Sairam is autistic, family friends say. Pavan, who is severely disabled with cerebral palsy, needs constant care. An Indian assistant helping the family with Pavan's wheelchair also died in the crash.
"The crisis is not only the accident," said Basil Rajakumaran, 76, a family friend in Gaithersburg whose cellphone rings every 10 minutes with people asking how they can help. "We have to take care of these children."
The cause is capturing attention beyond Washington, friends say, because Raju, 64, was a well-known classical Indian singer and performed in Hindu temples across the United States. He and his wife, 43, had taken the family to India in June for what was expected to be a one-month trip.

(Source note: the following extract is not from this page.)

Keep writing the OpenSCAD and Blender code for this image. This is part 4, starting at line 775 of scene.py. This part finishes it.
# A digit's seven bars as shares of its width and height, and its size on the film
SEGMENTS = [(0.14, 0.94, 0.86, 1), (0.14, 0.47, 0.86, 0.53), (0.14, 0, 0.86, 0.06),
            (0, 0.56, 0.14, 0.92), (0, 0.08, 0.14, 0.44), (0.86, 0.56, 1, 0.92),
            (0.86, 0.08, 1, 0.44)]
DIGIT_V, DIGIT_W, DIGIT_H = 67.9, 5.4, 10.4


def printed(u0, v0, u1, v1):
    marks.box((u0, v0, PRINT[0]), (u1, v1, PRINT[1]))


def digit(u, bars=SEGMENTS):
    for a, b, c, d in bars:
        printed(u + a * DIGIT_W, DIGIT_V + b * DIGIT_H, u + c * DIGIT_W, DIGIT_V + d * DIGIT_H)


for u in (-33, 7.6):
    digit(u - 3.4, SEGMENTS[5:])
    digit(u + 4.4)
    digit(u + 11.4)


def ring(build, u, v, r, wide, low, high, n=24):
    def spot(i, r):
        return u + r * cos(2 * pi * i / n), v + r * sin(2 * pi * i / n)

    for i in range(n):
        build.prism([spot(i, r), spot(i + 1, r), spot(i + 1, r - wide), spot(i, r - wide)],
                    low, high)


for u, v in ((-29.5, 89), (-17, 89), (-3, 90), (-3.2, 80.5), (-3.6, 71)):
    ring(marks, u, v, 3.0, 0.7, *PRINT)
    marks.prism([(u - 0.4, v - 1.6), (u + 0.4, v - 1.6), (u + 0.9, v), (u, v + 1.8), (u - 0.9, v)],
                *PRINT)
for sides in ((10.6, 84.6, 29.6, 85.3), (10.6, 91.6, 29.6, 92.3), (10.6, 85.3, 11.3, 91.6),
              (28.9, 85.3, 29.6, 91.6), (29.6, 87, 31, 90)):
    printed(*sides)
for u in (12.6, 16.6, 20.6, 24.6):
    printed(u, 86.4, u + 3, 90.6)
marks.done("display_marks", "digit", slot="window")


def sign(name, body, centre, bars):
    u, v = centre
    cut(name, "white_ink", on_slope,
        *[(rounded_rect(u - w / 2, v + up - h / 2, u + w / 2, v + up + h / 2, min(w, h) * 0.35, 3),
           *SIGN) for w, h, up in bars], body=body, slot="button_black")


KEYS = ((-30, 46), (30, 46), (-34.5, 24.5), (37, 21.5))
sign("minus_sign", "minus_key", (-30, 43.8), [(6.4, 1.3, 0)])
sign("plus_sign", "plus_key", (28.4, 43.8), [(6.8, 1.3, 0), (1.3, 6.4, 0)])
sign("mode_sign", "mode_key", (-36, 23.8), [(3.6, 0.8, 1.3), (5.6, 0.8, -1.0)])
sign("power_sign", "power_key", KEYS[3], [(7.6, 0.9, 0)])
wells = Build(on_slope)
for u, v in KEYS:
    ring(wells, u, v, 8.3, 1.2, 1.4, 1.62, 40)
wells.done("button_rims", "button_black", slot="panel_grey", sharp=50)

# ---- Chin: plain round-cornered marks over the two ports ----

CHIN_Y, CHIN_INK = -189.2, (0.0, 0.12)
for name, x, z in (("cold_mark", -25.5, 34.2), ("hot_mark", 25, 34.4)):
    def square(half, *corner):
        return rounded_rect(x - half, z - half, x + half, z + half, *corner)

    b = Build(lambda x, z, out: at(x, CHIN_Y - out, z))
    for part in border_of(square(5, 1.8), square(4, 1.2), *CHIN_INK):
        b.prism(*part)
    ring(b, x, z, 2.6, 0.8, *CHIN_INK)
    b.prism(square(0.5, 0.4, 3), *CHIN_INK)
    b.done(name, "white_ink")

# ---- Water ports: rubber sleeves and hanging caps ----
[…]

A prayer service held in their memory last weekend at Sri Siva Vishnu, a Hindu temple in Lanham, drew more than 800 mourners. The day of the accident, friends collected $7,000 in donations to pay for Padma Soundararajan, 28, and a friend to fly to India for the funerals of her parents and sisters. Both girls attended Clarksburg High School.
Friends attribute the outpouring to the fact that the Soundararajans reached beyond their own difficulties to help others. They remember how the family made sandwiches twice a month to hand out at a District homeless shelter. They recall how Raju, whose job entailed making sure Montgomery County's school buses were properly fueled, organized a two-day music festival every January at their temple and cooked vegetarian food for it at his own expense.
"They had so much to give in spite of so many challenges," said Daya Radhakrishnan, 40, a family friend in Boyds who taught classical Indian dance to Priya and Lakshmi.
The family's story, friends say, is a classic immigrant tale complicated by the children's health problems, likely caused in part by the fact that Raju and Jayanthi, in addition to being husband and wife, were also uncle and niece. That they were closely related was not unusual, particularly for arranged marriages in the kind of small Indian village where they grew up, friends said.
When they married, friends said, Raju was divorced and already settled in Montgomery with Padma, his daughter from his first marriage. When Jayanthi arrived in Maryland as a young bride in the late 1980s, friends said, she learned English by watching "Sesame Street" and "Barney." She worked at McDonald's and as a taxi dispatcher before discovering a talent for computers, Rajakumaran said. At the time of her death, she was a systems engineer for Lockheed Martin.
"They started at the lowest rung and made it by sheer determination," Rajakumaran said.